Write out the whole listing again, exactly.

■ ■ ■ ■ ■

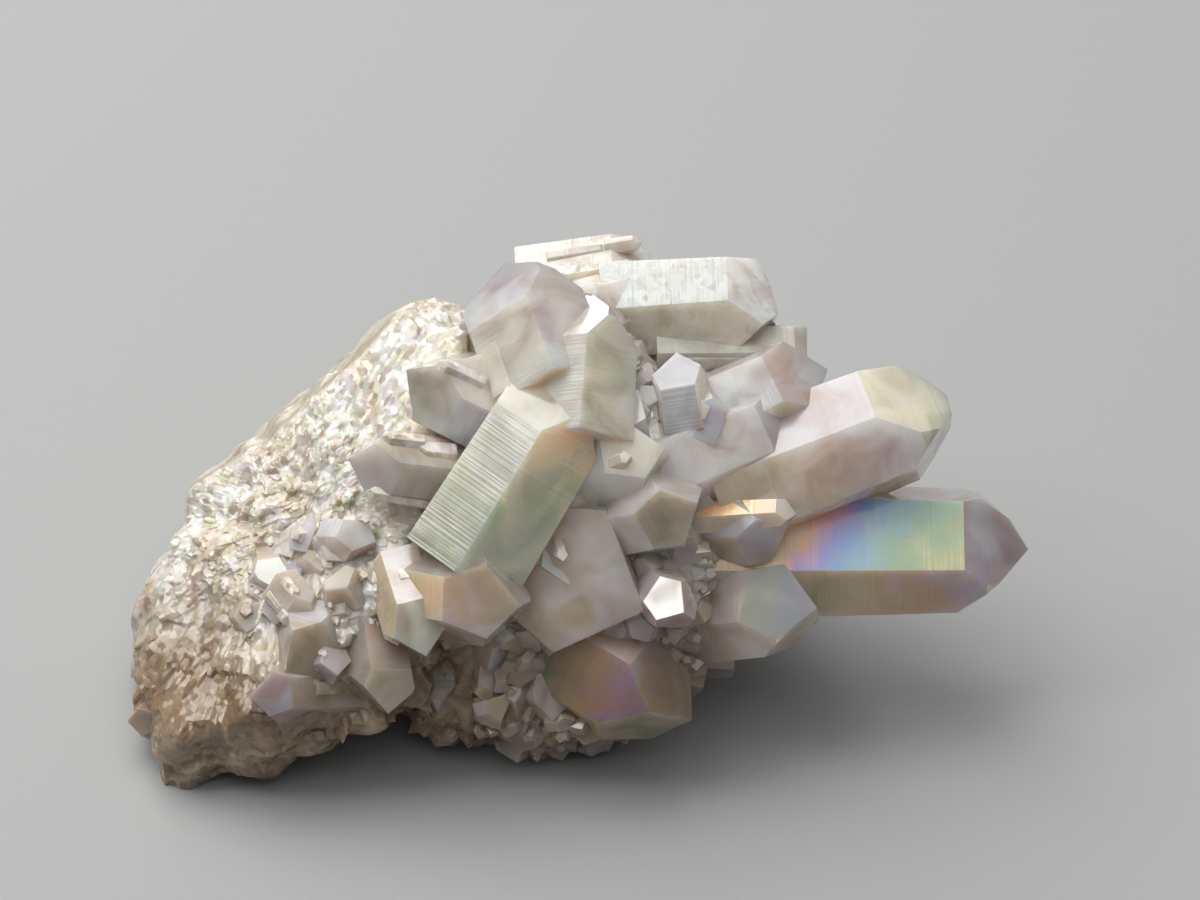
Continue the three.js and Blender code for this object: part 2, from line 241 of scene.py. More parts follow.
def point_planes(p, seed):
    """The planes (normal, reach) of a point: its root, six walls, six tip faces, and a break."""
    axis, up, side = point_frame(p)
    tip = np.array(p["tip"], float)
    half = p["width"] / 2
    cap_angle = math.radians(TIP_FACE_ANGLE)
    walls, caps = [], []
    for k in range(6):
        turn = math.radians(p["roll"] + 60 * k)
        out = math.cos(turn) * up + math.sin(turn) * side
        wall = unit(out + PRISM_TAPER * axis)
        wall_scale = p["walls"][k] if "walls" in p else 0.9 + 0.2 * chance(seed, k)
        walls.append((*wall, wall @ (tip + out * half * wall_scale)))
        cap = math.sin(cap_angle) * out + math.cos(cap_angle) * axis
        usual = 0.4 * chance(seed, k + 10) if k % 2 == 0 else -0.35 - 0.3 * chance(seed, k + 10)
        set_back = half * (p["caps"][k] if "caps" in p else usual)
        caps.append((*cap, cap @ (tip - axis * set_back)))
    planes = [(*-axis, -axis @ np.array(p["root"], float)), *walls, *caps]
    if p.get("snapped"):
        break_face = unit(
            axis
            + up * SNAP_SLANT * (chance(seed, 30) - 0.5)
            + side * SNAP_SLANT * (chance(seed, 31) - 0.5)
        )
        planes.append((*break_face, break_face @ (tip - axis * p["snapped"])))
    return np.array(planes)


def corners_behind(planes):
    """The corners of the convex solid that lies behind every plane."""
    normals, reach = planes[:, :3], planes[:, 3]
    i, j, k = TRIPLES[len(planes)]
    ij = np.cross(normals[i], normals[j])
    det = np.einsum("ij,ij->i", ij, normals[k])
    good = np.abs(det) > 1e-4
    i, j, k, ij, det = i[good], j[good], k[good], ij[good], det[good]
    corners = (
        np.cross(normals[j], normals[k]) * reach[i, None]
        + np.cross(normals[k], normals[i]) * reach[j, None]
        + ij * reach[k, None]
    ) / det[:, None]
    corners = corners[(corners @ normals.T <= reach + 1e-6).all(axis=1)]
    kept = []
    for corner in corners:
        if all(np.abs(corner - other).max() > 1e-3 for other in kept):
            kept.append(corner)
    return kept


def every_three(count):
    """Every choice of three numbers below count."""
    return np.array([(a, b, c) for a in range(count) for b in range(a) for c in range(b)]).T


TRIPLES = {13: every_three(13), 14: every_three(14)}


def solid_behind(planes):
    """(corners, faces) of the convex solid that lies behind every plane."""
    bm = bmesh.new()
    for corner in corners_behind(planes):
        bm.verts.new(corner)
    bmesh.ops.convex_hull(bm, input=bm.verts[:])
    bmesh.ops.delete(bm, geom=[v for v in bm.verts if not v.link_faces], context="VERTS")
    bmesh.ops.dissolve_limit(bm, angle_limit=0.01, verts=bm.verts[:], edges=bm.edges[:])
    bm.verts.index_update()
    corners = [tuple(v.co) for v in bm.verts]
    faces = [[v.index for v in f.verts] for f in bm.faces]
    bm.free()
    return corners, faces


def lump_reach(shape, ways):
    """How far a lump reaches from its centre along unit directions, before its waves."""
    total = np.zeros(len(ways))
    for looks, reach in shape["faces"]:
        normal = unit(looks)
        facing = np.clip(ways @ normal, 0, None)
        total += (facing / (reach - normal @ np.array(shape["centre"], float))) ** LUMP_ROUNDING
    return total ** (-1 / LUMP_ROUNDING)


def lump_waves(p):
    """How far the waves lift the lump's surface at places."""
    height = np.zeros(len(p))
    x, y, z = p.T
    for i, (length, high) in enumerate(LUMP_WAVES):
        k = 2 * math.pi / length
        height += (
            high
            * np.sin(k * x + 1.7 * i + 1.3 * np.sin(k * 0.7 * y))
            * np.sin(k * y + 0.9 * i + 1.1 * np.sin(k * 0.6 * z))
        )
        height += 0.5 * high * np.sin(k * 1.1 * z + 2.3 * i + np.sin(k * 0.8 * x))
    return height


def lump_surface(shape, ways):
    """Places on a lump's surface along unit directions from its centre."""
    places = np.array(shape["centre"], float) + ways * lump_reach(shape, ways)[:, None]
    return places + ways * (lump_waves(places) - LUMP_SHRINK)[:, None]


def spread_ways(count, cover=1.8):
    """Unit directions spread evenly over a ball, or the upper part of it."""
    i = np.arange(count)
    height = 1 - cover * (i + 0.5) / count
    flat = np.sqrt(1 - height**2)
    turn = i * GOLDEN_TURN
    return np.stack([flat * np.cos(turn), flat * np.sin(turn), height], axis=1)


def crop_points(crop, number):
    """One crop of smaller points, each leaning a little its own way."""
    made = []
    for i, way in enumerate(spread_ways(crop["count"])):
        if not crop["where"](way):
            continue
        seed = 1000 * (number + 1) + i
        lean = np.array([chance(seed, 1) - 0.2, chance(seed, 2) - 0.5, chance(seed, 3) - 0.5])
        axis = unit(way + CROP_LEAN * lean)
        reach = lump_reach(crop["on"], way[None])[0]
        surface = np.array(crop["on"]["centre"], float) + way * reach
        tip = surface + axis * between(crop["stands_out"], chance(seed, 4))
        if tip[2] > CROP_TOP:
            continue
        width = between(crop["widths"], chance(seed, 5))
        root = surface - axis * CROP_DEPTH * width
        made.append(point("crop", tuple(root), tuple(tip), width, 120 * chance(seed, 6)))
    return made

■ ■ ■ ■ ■

[RESULT]
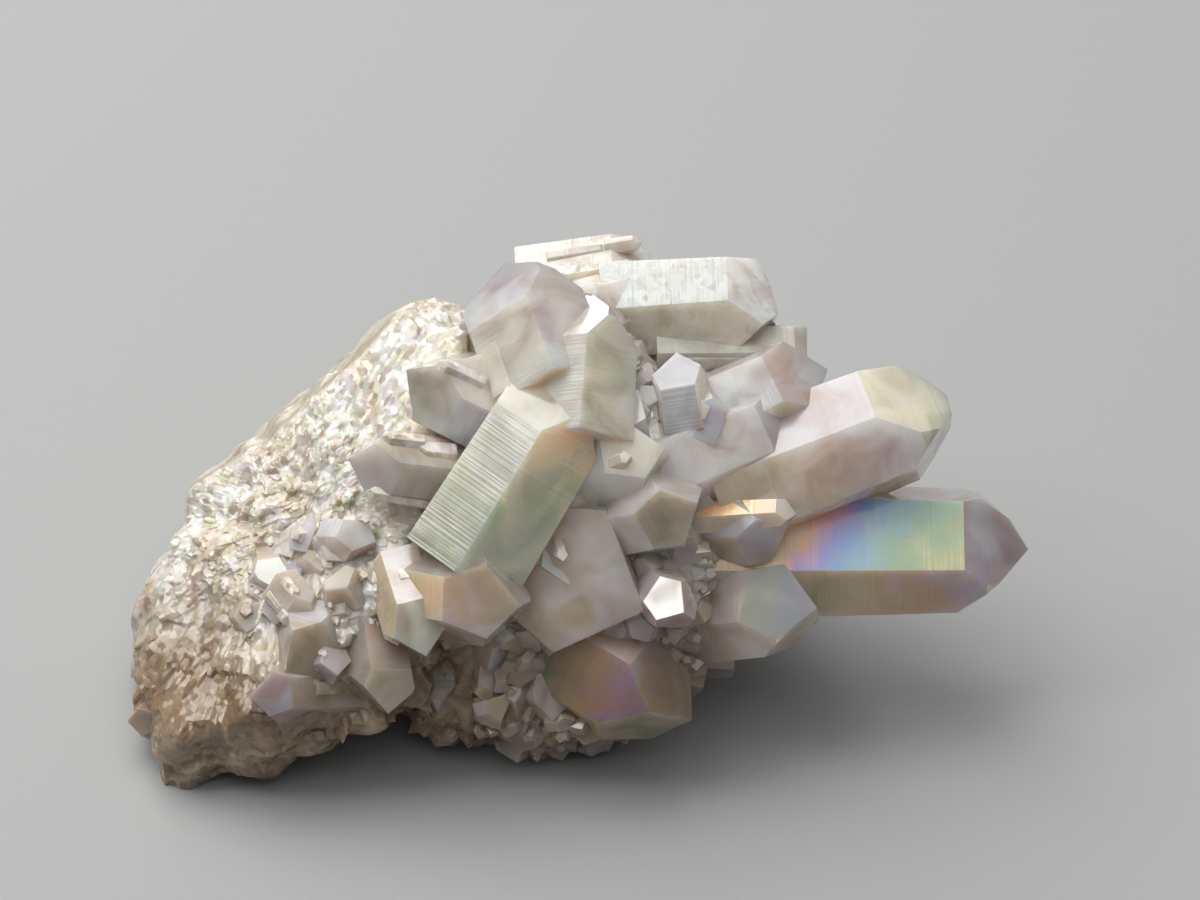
Continue the three.js and Blender code for this object: part 2, from line 241 of scene.py. More parts follow.
def point_planes(p, seed):
    """The planes (normal, reach) of a point: its root, six walls, six tip faces, and a break."""
    axis, up, side = point_frame(p)
    tip = np.array(p["tip"], float)
    half = p["width"] / 2
    cap_angle = math.radians(TIP_FACE_ANGLE)
    walls, caps = [], []
    for k in range(6):
        turn = math.radians(p["roll"] + 60 * k)
        out = math.cos(turn) * up + math.sin(turn) * side
        wall = unit(out + PRISM_TAPER * axis)
        wall_scale = p["walls"][k] if "walls" in p else 0.9 + 0.2 * chance(seed, k)
        walls.append((*wall, wall @ (tip + out * half * wall_scale)))
        cap = math.sin(cap_angle) * out + math.cos(cap_angle) * axis
        usual = 0.4 * chance(seed, k + 10) if k % 2 == 0 else -0.35 - 0.3 * chance(seed, k + 10)
        set_back = half * (p["caps"][k] if "caps" in p else usual)
        caps.append((*cap, cap @ (tip - axis * set_back)))
    planes = [(*-axis, -axis @ np.array(p["root"], float)), *walls, *caps]
    if p.get("snapped"):
        break_face = unit(
            axis
            + up * SNAP_SLANT * (chance(seed, 30) - 0.5)
            + side * SNAP_SLANT * (chance(seed, 31) - 0.5)
        )
        planes.append((*break_face, break_face @ (tip - axis * p["snapped"])))
    return np.array(planes)


def corners_behind(planes):
    """The corners of the convex solid that lies behind every plane."""
    normals, reach = planes[:, :3], planes[:, 3]
    i, j, k = TRIPLES[len(planes)]
    ij = np.cross(normals[i], normals[j])
    det = np.einsum("ij,ij->i", ij, normals[k])
    good = np.abs(det) > 1e-4
    i, j, k, ij, det = i[good], j[good], k[good], ij[good], det[good]
    corners = (
        np.cross(normals[j], normals[k]) * reach[i, None]
        + np.cross(normals[k], normals[i]) * reach[j, None]
        + ij * reach[k, None]
    ) / det[:, None]
    corners = corners[(corners @ normals.T <= reach + 1e-6).all(axis=1)]
    kept = []
    for corner in corners:
        if all(np.abs(corner - other).max() > 1e-3 for other in kept):
            kept.append(corner)
    return kept


def every_three(count):
    """Every choice of three numbers below count."""
    return np.array([(a, b, c) for a in range(count) for b in range(a) for c in range(b)]).T


TRIPLES = {13: every_three(13), 14: every_three(14)}


def solid_behind(planes):
    """(corners, faces) of the convex solid that lies behind every plane."""
    bm = bmesh.new()
    for corner in corners_behind(planes):
        bm.verts.new(corner)
    bmesh.ops.convex_hull(bm, input=bm.verts[:])
    bmesh.ops.delete(bm, geom=[v for v in bm.verts if not v.link_faces], context="VERTS")
    bmesh.ops.dissolve_limit(bm, angle_limit=0.01, verts=bm.verts[:], edges=bm.edges[:])
    bm.verts.index_update()
    corners = [tuple(v.co) for v in bm.verts]
    faces = [[v.index for v in f.verts] for f in bm.faces]
    bm.free()
    return corners, faces


def lump_reach(shape, ways):
    """How far a lump reaches from its centre along unit directions, before its waves."""
    total = np.zeros(len(ways))
    for looks, reach in shape["faces"]:
        normal = unit(looks)
        facing = np.clip(ways @ normal, 0, None)
        total += (facing / (reach - normal @ np.array(shape["centre"], float))) ** LUMP_ROUNDING
    return total ** (-1 / LUMP_ROUNDING)


def lump_waves(p):
    """How far the waves lift the lump's surface at places."""
    height = np.zeros(len(p))
    x, y, z = p.T
    for i, (length, high) in enumerate(LUMP_WAVES):
        k = 2 * math.pi / length
        height += (
            high
            * np.sin(k * x + 1.7 * i + 1.3 * np.sin(k * 0.7 * y))
            * np.sin(k * y + 0.9 * i + 1.1 * np.sin(k * 0.6 * z))
        )
        height += 0.5 * high * np.sin(k * 1.1 * z + 2.3 * i + np.sin(k * 0.8 * x))
    return height


def lump_surface(shape, ways):
    """Places on a lump's surface along unit directions from its centre."""
    places = np.array(shape["centre"], float) + ways * lump_reach(shape, ways)[:, None]
    return places + ways * (lump_waves(places) - LUMP_SHRINK)[:, None]


def spread_ways(count, cover=1.8):
    """Unit directions spread evenly over a ball, or the upper part of it."""
    i = np.arange(count)
    height = 1 - cover * (i + 0.5) / count
    flat = np.sqrt(1 - height**2)
    turn = i * GOLDEN_TURN
    return np.stack([flat * np.cos(turn), flat * np.sin(turn), height], axis=1)


def crop_points(crop, number):
    """One crop of smaller points, each leaning a little its own way."""
    made = []
    for i, way in enumerate(spread_ways(crop["count"])):
        if not crop["where"](way):
            continue
        seed = 1000 * (number + 1) + i
        lean = np.array([chance(seed, 1) - 0.2, chance(seed, 2) - 0.5, chance(seed, 3) - 0.5])
        axis = unit(way + CROP_LEAN * lean)
        reach = lump_reach(crop["on"], way[None])[0]
        surface = np.array(crop["on"]["centre"], float) + way * reach
        tip = surface + axis * between(crop["stands_out"], chance(seed, 4))
        if tip[2] > CROP_TOP:
            continue
        width = between(crop["widths"], chance(seed, 5))
        root = surface - axis * CROP_DEPTH * width
        made.append(point("crop", tuple(root), tuple(tip), width, 120 * chance(seed, 6)))
    return made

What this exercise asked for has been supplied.